* **GIVEN DATA**

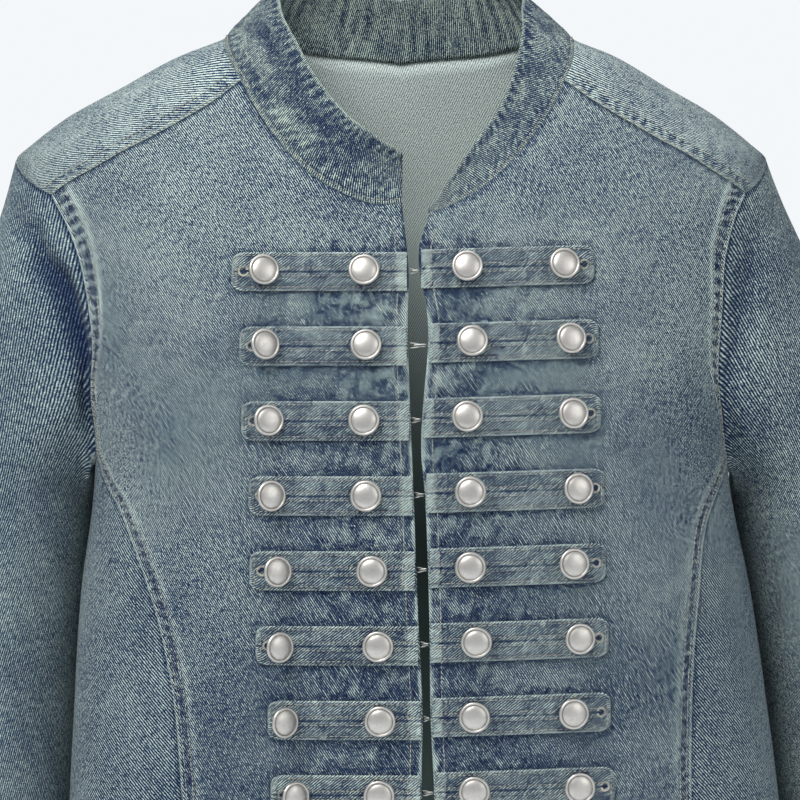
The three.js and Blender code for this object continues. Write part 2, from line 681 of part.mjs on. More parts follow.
/** Makes a sleeve: lofted from the armhole to a level ring, then down ring by ring to the cuff. */
function sleeveMesh(name, half, seams) {
  const rings = SLEEVE_RINGS[half];
  const folds = SLEEVE_FOLDS[half];
  const loop = [
    ...seams.armhole.slice(0, -1),
    ...seams.backLoop.slice().reverse().slice(0, -1),
    ...seams.underarm.slice().reverse().slice(0, -1),
  ];
  const count = loop.length;
  const middle = new THREE.Vector3();
  loop.forEach((point) => middle.addScaledVector(point, 1 / count));
  const normals = loop.map(bodyNormal);
  const ringPoint = (ring, angle) => new THREE.Vector3(
    ring.x + seams.sign * ring.halfWidth * Math.cos(angle),
    ring.y + ring.halfDepth * Math.sin(angle),
    ring.z,
  );
  const starts = [];
  const rows = [];
  const angles = loop.map((point) => Math.atan2(
    point.y / CAP_HALF_DEPTH, (point.z - CAP_MIDDLE_HEIGHT) / CAP_HALF_HEIGHT,
  ));
  for (let column = 0; column < count; column += 1) {
    const along = loop[(column + 1) % count].clone().sub(loop[(column + count - 1) % count]).normalize();
    const away = normals[column].clone().cross(along).normalize();
    if (away.dot(loop[column].clone().sub(middle).setX(0)) > 0) {
      away.negate();
    }
    starts.push({ away, edge: loop[column].clone().addScaledVector(away, SEAM_GAP / 2) });
  }
  for (const step of CAP_STEPS) {
    rows.push(starts.map((start, column) => {
      const target = ringPoint(rings[0], angles[column]);
      const length = target.distanceTo(start.edge);
      const { topDepth, underarmDepth, across, drop, share, fall } = CAP_START;
      const low = THREE.MathUtils.smoothstep(-start.edge.z, topDepth, underarmDepth);
      const way = start.away.clone().multiplyScalar(1 - low)
        .addScaledVector(new THREE.Vector3(seams.sign * across, 0, -drop), low + share)
        .add(new THREE.Vector3(0, 0, -fall))
        .normalize()
        .multiplyScalar(length);
      return hermitePoint(start.edge, way, target, new THREE.Vector3(0, 0, -length), step);
    }));
  }
  for (const ring of rings) {
    rows.push(angles.map((angle) => ringPoint(ring, angle)));
  }
  const cuff = rings[rings.length - 1];
  const outward = rows[rows.length - 1][0].clone().sub(new THREE.Vector3(cuff.x, cuff.y, cuff.z));
  const flat = gridNormals(rows, true, outward);
  const outer = rows.map((line, row) => line.map((point, column) => {
    const start = starts[column].edge;
    const frontShare = THREE.MathUtils.smoothstep(-start.y, FOLD_FADE.from, FOLD_FADE.to);
    const depth = row === 0 ? 0 : readTable(folds, 'z', 'depth', start.z) * frontShare;
    const reach = readTable(folds, 'z', 'reach', start.z);
    const away = (point.distanceTo(start) - reach) / FOLD_WIDTH;
    return point.clone().addScaledVector(flat[row][column], -depth * Math.exp(-away * away));
  }));
  const faces = gridNormals(outer, true, outward);
  const inner = outer.map((line, row) => line.map((point, column) => {
    const normal = row === 0 ? normals[column] : faces[row][column];
    return point.clone().addScaledVector(normal, -CLOTH);
  }));
  return namedMesh(name, wallGeometry(outer, inner, true), denim);
}

/** Makes the stand collar as one band on the whole neck seam. */
function collarMesh(right, left) {
  const seam = [
    ...right.neck,
    ...right.sideNeck.slice().reverse().slice(1),
    ...right.backNeck.slice(1),
    ...left.backNeck.slice().reverse().slice(1),
    ...left.sideNeck.slice(1),
    ...left.neck.slice().reverse().slice(1),
  ];
  const normals = seam.map(bodyNormal);
  const outer = [];
  const leans = seam.map((point, column) => {
    const turn = THREE.MathUtils.radToDeg(Math.atan2(point.x, -(point.y + TURN_CENTRE)));
    const half = column <= seam.length / 2 ? -1 : 1;
    const signed = Math.abs(turn) > NAPE_TURN ? half * Math.abs(turn) : turn;
    return {
      turn: signed,
      way: new THREE.Vector3(
        readTable(COLLAR_LEAN, 'turn', 'across', signed),
        readTable(COLLAR_LEAN, 'turn', 'back', signed),
        readTable(COLLAR_LEAN, 'turn', 'rise', signed),
      ),
    };
  });
  for (let row = 0; row <= COLLAR_ROWS; row += 1) {
    const share = row / COLLAR_ROWS;
    outer.push(seam.map((point, column) => {
      const { turn, way } = leans[column];
      const start = point.clone().addScaledVector(way.clone().normalize(), SEAM_GAP / 2);
      const dent = COLLAR_DENT;
      const ends = THREE.MathUtils.smoothstep(turn, dent.from, dent.from + dent.fade)
        * (1 - THREE.MathUtils.smoothstep(turn, dent.to - dent.fade, dent.to));
      const away = (share - dent.share) / dent.reach;
      const raise = COLLAR_BULGE * 4 * share * (1 - share) - dent.depth * ends * Math.exp(-away * away);
      return start.addScaledVector(way, share).addScaledVector(normals[column], raise);
    }));
  }
  const faces = gridNormals(outer, false, normals[0]);
  const inner = outer.map((line, row) => line.map((point, column) => {
    const normal = row === 0 ? normals[column] : faces[row][column];
    return point.clone().addScaledVector(normal, -COLLAR_THICKNESS);
  }));
  return namedMesh('collar', wallGeometry(outer, inner), denim);
}

/** Gives where a tab's middle line is at an X. */
function tabHeightAt(half, row, x) {
  return TABS[half].first - row * TAB_PITCH + TABS[half].slope * (Math.abs(x) - TAB_SLOPE_CENTRE);
}

/** Gives the X of a front panel's edge at a height. */
function edgeAt(half, z) {
  return readTable(SEAMS[half].edge, 'z', 'x', z);
}

/** Makes one tab from the front's own points, moved out. */
function tabMesh(name, half, row) {
  const sign = half === 'left' ? 1 : -1;
  const { end } = TABS[half].rows[row];
  const start = edgeAt(half, tabHeightAt(half, row, 0)) + sign * TAB_EDGE_INSET;
  const layers = [TAB_CLEARANCE + TAB_THICKNESS, TAB_CLEARANCE].map((lift) =>
    TAB_ACROSS.map((across) => TAB_STEPS.map((step) => {
      const x = THREE.MathUtils.lerp(end, start, step);
      const toEnd = Math.min(Math.abs(x - end) / TAB_CORNER, 1);
      const round = Math.sqrt(1 - (1 - toEnd) ** 2);
      const halfHeight = (TAB_HEIGHT / 2) * (TAB_END_SHARE + (1 - TAB_END_SHARE) * round);
      const point = onFace(x, tabHeightAt(half, row, x) + across * halfHeight, -1);
      return point.addScaledVector(bodyNormal(point), lift);
    })));
  return namedMesh(name, wallGeometry(layers[0], layers[1]), darkDenim);
}

/** Makes one tack button: a short shank that bends, and a cap with a raised rim and a low dome. */
function buttonMesh(name, half, row, which) {
  const sizes = TABS[half].rows[row];
  const tip = which === 'outer' ? THREE.MathUtils.degToRad(sizes.tip) : 0;
  const reachUp = (BUTTON_RADIUS * Math.sin(tip) + TIP_CLEARANCE) / Math.cos(tip);
  const shank = Math.max(SHANK_HEIGHT, reachUp);
  const lean = shank * Math.sin(tip / 2);
  const x = sizes[which] - lean;
  const base = onFace(x, tabHeightAt(half, row, x), -1);
  const normal = bodyNormal(base);
  base.addScaledVector(normal, TAB_CLEARANCE + TAB_THICKNESS + BUTTON_CLEARANCE);
  const side = new THREE.Vector3(1, 0, 0).addScaledVector(normal, -normal.x).normalize();
  const up = normal.clone().cross(side).normalize();
  const profile = [
    { radius: SHANK_RADIUS, height: 0, bend: 0 },
    { radius: SHANK_RADIUS, height: shank * SHANK_BEND.height, bend: SHANK_BEND.bend },
    { radius: BUTTON_RADIUS - BUTTON_EDGE_INSET, height: shank, bend: 1 },
    { radius: BUTTON_RADIUS, height: shank + BUTTON_RIM_HEIGHT / 2, bend: 1 },
    { radius: BUTTON_RADIUS - BUTTON_RIM, height: shank + BUTTON_RIM_HEIGHT, bend: 1 },
  ];
  const positions = [base.x, base.y, base.z];
  const centreAt = (height, bend) => base.clone()
    .addScaledVector(normal, height * Math.cos((bend * tip) / 2))
    .addScaledVector(side, height * Math.sin((bend * tip) / 2));
  for (const { radius, height, bend } of profile) {
    const centre = centreAt(height, bend);
    const tipped = side.clone().multiplyScalar(Math.cos(tip * bend))
      .addScaledVector(normal, -Math.sin(tip * bend));
    for (let step = 0; step < BUTTON_SIDES; step += 1) {
      const angle = (2 * Math.PI * step) / BUTTON_SIDES;
      const point = centre.clone()
        .addScaledVector(tipped, radius * Math.cos(angle))
        .addScaledVector(up, radius * Math.sin(angle));
      positions.push(point.x, point.y, point.z);
    }
  }
  const crown = centreAt(shank, 1)
    .addScaledVector(normal, BUTTON_CAP * Math.cos(tip))
    .addScaledVector(side, BUTTON_CAP * Math.sin(tip));
  positions.push(crown.x, crown.y, crown.z);
  const crownIndex = positions.length / 3 - 1;
  const indices = [];
  for (let step = 0; step < BUTTON_SIDES; step += 1) {
    const next = (step + 1) % BUTTON_SIDES;
    indices.push(0, 1 + next, 1 + step);
    for (let ring = 0; ring < profile.length - 1; ring += 1) {
      const low = 1 + ring * BUTTON_SIDES;
      const high = low + BUTTON_SIDES;
      indices.push(low + step, low + next, high + next, low + step, high + next, high + step);
    }
    const last = 1 + (profile.length - 1) * BUTTON_SIDES;
    indices.push(last + step, last + next, crownIndex);
  }
  return namedMesh(name, closedGeometry(positions, indices), silver);
}

const group = new THREE.Group();
const right = halfSeams('right');
const left = halfSeams('left');
group.add(frontPanel('front_right', right), frontPanel('front_left', left));
group.add(sidePanel('side_right', right), sidePanel('side_left', left));
group.add(backPanel(right, left));
group.add(collarMesh(right, left));
group.add(sleeveMesh('sleeve_right', 'right', right), sleeveMesh('sleeve_left', 'left', left));
for (const half of ['right', 'left']) {
  for (let row = 0; row < TAB_ROWS; row += 1) {
    group.add(tabMesh(`tab_${half}_${row + 1}`, half, row));
    for (const which of ['inner', 'outer']) {
      group.add(buttonMesh(`button_${half}_${which}_${row + 1}`, half, row, which));
    }
  }
}

export default group;
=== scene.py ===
"""A hollow, upright denim band jacket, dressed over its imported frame.

Every cloth piece is a closed thin wall whose outer face is a function on a grid. Lengths in this
script are millimetres until a mesh is made. +X is the wearer's left, -Y the front and +Z up.
"""

import logging
import math
from dataclasses import dataclass, field, replace
from enum import Enum

import bpy
import numpy as np
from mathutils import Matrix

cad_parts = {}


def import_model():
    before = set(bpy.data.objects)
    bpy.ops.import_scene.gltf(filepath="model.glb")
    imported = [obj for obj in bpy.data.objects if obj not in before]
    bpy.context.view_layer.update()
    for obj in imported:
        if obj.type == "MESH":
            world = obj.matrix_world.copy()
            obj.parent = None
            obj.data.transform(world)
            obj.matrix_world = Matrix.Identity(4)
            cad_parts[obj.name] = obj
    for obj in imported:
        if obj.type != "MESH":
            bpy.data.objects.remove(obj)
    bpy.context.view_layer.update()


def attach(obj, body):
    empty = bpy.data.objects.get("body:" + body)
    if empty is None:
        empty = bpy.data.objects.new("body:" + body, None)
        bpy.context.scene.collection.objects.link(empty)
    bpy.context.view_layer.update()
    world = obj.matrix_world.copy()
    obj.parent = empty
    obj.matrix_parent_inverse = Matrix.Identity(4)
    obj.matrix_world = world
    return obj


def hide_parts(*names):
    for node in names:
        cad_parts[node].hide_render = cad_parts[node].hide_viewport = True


Array = np.ndarray
Table = dict[str, list[float]]

METRES = 0.001
CLOTH = 1.4
COLLAR_THICKNESS = 2.4
SEAM_GAP = 0.3
HEM_HEIGHT = -480.0
CUFF_HEIGHT = -640.0
UNDERARM_HEIGHT = -239.0
ARMHOLE_TOP_HEIGHT = -67.0
TAB_HEIGHT = 21.0
HEM_STITCHES = 12.0
SHADE_LIMITS = (-1.6, 1.8)
TAB_PITCH = 40.0
TAB_ROWS = 8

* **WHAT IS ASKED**
Output exactly the lines of the material above from the one containing "const group = new THREE.Group();" up to and including the one containing "obj.data.transform(world)".

* **TASK ANSWER**
const group = new THREE.Group();
const right = halfSeams('right');
const left = halfSeams('left');
group.add(frontPanel('front_right', right), frontPanel('front_left', left));
group.add(sidePanel('side_right', right), sidePanel('side_left', left));
group.add(backPanel(right, left));
group.add(collarMesh(right, left));
group.add(sleeveMesh('sleeve_right', 'right', right), sleeveMesh('sleeve_left', 'left', left));
for (const half of ['right', 'left']) {
  for (let row = 0; row < TAB_ROWS; row += 1) {
    group.add(tabMesh(`tab_${half}_${row + 1}`, half, row));
    for (const which of ['inner', 'outer']) {
      group.add(buttonMesh(`button_${half}_${which}_${row + 1}`, half, row, which));
    }
  }
}

export default group;
=== scene.py ===
"""A hollow, upright denim band jacket, dressed over its imported frame.

Every cloth piece is a closed thin wall whose outer face is a function on a grid. Lengths in this
script are millimetres until a mesh is made. +X is the wearer's left, -Y the front and +Z up.
"""

import logging
import math
from dataclasses import dataclass, field, replace
from enum import Enum

import bpy
import numpy as np
from mathutils import Matrix

cad_parts = {}


def import_model():
    before = set(bpy.data.objects)
    bpy.ops.import_scene.gltf(filepath="model.glb")
    imported = [obj for obj in bpy.data.objects if obj not in before]
    bpy.context.view_layer.update()
    for obj in imported:
        if obj.type == "MESH":
            world = obj.matrix_world.copy()
            obj.parent = None
            obj.data.transform(world)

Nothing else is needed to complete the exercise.